Laguna. It's like a whole new experience of being in California for the first time. A whole new bottomless new, all over again. It felt impending as it got closer, full of locked dark fear, now I know why. Paul came with Jill, Derynn helped me all day Friday, I try to concentrate on the grace of alignment and the little pleasures and joys and peace of place...and home? I can walk to a world-known artfest. There are trees out the window of my loft I can touch because in California no windows have screens. There are private beaches and hippies and long-dressed ladies, rolling hills that remind me of Sonoma and nightime canyon air. The arcs of earth twinkle like sighs or breath. There is a friendliness here that I haven't found any place else on the West Coast. Last night at a Mexican restaurant a man name Pete talked to me for an hour about Laguna's what what and all the where's. I was grateful for the contact but left before I got teary because gay and emotional as Pete was proud to be it still would've been too much for him. Since he was a stranger I'd just laughed a lot with over carnitas, afterall.

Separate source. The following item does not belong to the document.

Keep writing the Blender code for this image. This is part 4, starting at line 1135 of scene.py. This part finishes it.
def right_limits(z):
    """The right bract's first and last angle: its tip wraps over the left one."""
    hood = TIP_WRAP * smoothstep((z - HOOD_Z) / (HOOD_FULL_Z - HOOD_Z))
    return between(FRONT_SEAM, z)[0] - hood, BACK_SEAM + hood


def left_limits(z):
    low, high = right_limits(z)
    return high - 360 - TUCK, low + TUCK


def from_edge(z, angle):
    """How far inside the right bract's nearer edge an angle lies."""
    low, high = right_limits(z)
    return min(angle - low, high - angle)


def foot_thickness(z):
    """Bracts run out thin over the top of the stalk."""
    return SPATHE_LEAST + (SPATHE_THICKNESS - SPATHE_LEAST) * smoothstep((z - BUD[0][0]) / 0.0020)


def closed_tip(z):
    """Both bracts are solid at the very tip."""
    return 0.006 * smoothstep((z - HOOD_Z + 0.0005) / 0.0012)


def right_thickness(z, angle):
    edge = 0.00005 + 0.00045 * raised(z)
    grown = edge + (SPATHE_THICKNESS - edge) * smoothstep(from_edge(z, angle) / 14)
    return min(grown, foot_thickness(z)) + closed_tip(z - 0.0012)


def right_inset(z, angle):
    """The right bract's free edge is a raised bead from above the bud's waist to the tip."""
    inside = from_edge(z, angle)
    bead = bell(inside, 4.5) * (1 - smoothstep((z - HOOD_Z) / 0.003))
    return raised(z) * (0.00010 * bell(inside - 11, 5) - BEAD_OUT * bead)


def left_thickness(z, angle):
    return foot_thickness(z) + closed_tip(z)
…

I got my keys for this place on Wednesday, got accepted to grad school that day, it was also my year anniversary of arriving to Cali. I was riding glee and high. Mike and I went out which was planned as a catch up not a celebration so it turned timely and perfect. I am glad I have him right now--I needed Sean my brother all weekend and Mike who lives just north of me here was the best man in his wedding and just knowing he is here continues to anchor me. And this weekend which has shown me again how quick it is that the spheres of earth can move...it is impossible to not feel isolated which is wickedly different than the cleanly feeling of alone.
Finally Sean and I spoke this morning. I was sleepless at 5, could think only of surfing because I guess the flat surfaces and quiet slants of nighttime color where I sleep felt a lot in my mind like the ocean in the early morning, when all colors seem to emanate from and back to the same shade. My brother and I who are psychic our whole lives with each other it was true came to each other today at dawn with things we only could understand together. He was trying to communicate to Jamie and I to Mike it turned out the same stuff, though it was something he and I barely needed words with one another to get.
I don't want to teach today. I want to be headed east. I'm going to need a boyfriend I think I need someone who's just there. I had five dates with a guy who disappeared after I wouldn't have sex. I had two dates with a different guy who disappeared entirely the day after telling me he wanted to really get to know me and try to "do this thing." I am tired. I am thinking of my family and of my strength and how weak I feel and how sometimes what makes us who we are is not the beautiful part, but the pain. How these so often line up with seemingly no reason. Sean sent me a picture of a butterfly that landed on his brother-in-laws finger after they'd talked heart to heart about the mysteries in life. I will choose the mystery, gratefully, which is what I always do.
It will take a while for my soul and heart tho. Mysteries can hurt like hell.
2 comments:
Kelly, this is all searingly perfect. You are stepping out of the hallway. xo
Been anxiously awaiting a McMullens post from you Kel since you can always put onto paper what often gets stuck in my head. While it's so hard being far away when you get that phone call, the strength and closeness of our family is such a rock and it's so powerful to think of the collective love we're all sending.
Congrats on grad school- so exciting!